**Exercise task**: Among the lines of this listing, determine how many contain the string "that". Answer with the number only.

**Data entries**:
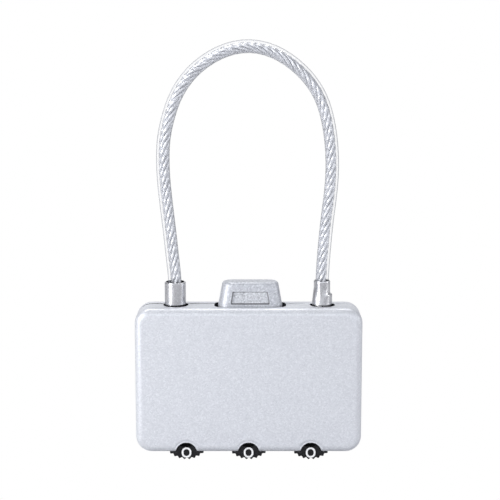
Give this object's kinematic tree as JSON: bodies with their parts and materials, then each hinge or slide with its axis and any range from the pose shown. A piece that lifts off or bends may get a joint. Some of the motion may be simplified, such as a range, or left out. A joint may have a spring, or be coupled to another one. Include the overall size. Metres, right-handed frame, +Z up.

--

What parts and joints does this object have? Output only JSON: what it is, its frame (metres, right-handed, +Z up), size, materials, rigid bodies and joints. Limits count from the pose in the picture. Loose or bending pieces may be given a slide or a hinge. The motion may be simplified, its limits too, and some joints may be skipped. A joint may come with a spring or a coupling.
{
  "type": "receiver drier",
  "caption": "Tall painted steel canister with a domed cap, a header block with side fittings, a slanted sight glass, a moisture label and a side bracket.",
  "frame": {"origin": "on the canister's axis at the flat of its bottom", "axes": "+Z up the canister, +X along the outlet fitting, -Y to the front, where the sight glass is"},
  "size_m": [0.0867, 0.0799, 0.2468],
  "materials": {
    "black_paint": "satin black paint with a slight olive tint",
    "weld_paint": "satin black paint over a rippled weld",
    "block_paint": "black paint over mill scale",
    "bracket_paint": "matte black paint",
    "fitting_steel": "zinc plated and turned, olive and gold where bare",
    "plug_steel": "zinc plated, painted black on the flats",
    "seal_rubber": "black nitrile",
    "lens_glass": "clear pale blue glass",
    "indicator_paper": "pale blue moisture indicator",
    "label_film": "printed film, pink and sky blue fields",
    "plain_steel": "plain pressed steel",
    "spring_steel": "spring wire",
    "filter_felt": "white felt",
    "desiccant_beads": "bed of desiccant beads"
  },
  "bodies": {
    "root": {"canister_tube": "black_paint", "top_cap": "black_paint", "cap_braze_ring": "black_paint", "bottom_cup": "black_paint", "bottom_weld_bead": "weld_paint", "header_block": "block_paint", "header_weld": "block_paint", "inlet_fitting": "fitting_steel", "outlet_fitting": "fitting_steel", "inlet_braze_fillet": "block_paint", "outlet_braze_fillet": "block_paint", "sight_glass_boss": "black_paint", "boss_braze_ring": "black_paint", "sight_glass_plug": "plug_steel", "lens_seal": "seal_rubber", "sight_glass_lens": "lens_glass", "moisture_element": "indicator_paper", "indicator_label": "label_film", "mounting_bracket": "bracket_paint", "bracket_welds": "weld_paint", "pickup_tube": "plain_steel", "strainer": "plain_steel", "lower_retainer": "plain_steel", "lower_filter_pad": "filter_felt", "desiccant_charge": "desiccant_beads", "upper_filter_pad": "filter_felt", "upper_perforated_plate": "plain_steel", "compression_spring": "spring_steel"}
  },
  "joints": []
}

...

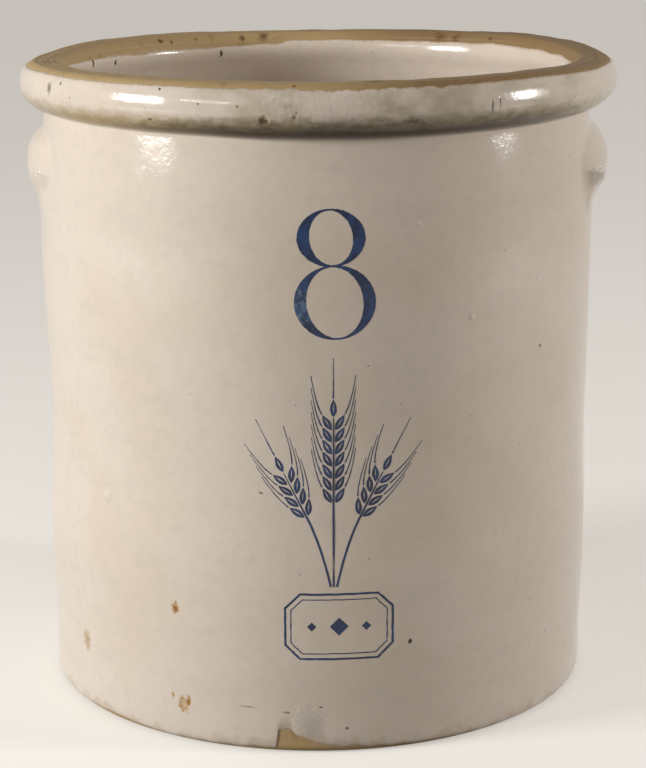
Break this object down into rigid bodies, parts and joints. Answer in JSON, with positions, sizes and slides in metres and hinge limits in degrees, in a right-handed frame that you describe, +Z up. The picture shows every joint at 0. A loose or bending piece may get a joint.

**Finished task**: 2